Predictably, NPR’s tweet about the piece attracted a number of people saying, “But what about Galileo?”  Which led me to have an exchange of the following sort:

Troll: Galileo. Therefore the Church has always ignored and denigrated scientists.

Me: Aquinas. No.

Troll: One counterexample is not enough.

Me: (List of five Catholic scientists and mathematicians, mostly women.)

Troll: That’s not enough either.

Me: I recorded a 12 part audio series covering a 1000 years of Catholic science. Mostly the Church is an enthusiastic supporter of science and scientists, Galileo notwithstanding.  

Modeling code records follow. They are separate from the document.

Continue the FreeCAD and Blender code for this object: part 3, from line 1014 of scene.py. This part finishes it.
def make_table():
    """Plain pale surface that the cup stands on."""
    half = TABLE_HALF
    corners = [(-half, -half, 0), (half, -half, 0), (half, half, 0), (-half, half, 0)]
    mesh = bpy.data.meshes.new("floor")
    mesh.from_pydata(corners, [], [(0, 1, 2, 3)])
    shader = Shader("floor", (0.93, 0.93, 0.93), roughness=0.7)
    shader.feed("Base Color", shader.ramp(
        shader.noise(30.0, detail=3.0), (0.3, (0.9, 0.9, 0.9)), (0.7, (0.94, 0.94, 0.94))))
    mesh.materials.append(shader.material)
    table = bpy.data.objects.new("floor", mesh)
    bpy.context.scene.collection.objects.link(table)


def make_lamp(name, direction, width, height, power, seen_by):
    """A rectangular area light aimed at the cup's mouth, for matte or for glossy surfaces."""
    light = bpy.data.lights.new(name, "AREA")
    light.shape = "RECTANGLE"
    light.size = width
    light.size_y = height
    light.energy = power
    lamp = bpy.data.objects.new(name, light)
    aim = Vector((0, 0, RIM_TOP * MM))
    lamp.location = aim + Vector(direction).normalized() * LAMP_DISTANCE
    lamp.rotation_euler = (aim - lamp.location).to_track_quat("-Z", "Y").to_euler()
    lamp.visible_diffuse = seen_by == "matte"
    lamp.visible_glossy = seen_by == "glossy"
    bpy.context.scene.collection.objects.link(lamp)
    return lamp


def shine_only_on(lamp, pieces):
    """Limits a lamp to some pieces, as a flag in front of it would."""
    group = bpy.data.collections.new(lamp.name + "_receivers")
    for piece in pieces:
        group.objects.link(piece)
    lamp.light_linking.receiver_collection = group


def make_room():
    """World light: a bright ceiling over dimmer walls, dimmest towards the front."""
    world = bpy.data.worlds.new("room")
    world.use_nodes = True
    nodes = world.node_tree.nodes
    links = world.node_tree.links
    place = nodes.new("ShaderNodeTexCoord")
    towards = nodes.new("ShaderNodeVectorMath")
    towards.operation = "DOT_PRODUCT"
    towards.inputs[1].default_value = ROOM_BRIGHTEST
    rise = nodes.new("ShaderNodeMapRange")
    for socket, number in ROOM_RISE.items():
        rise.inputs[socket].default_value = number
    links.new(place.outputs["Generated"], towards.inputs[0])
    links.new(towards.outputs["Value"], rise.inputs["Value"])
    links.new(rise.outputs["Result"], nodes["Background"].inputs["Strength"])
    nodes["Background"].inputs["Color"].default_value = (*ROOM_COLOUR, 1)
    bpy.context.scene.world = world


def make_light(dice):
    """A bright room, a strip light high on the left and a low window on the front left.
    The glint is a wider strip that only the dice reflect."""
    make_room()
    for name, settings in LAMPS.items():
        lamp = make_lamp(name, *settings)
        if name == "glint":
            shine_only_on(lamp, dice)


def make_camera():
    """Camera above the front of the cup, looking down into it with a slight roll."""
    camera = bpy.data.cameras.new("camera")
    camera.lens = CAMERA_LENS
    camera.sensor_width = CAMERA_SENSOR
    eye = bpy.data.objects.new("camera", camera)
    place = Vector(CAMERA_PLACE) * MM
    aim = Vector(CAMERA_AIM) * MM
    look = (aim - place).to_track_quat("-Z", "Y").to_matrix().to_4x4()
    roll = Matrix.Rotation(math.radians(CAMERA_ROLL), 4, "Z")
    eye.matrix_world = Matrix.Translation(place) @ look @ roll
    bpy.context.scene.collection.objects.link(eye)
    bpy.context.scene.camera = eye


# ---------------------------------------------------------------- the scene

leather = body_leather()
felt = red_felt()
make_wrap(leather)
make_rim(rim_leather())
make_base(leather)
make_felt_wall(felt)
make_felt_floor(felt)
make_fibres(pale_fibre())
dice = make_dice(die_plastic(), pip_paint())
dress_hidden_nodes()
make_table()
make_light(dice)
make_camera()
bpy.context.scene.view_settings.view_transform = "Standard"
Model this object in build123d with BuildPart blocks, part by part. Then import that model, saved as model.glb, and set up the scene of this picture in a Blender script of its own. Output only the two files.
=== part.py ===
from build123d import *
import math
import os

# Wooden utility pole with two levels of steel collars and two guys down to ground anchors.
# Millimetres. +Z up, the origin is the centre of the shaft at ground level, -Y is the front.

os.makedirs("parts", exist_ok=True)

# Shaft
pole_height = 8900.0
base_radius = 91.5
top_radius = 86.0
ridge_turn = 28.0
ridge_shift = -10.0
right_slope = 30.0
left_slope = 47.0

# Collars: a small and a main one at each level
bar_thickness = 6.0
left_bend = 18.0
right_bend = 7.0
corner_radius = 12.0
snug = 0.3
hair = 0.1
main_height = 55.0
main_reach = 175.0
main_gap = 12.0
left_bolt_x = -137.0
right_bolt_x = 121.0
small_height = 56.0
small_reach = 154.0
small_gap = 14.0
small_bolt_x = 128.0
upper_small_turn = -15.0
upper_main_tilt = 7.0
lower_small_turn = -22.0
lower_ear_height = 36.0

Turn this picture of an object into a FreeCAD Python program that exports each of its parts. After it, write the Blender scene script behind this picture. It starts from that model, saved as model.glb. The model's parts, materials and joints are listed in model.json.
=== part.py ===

Troll: “A completely unverifiable claim based on conjecture and blind faith in the righteousness of your own position…’

Me: 

I did wonder what claim he thought was unverifiable. That I’d recorded the series? That you can’t take an inventory of Catholic scientists and see how many have had their science suppressed by the Catholic Church? I don’t merely have a conjecture, I have a spreadsheet of data. Also, an audio series


Want to know more about the Galileo affair? The Observatory has a two part series here.

The Thomas Aquinas quote: “The truth of our faith becomes a matter of ridicule…if any Catholic, not gifted with the necessary scientific learning, presents as dogma what scientific scrutiny shows to be false.”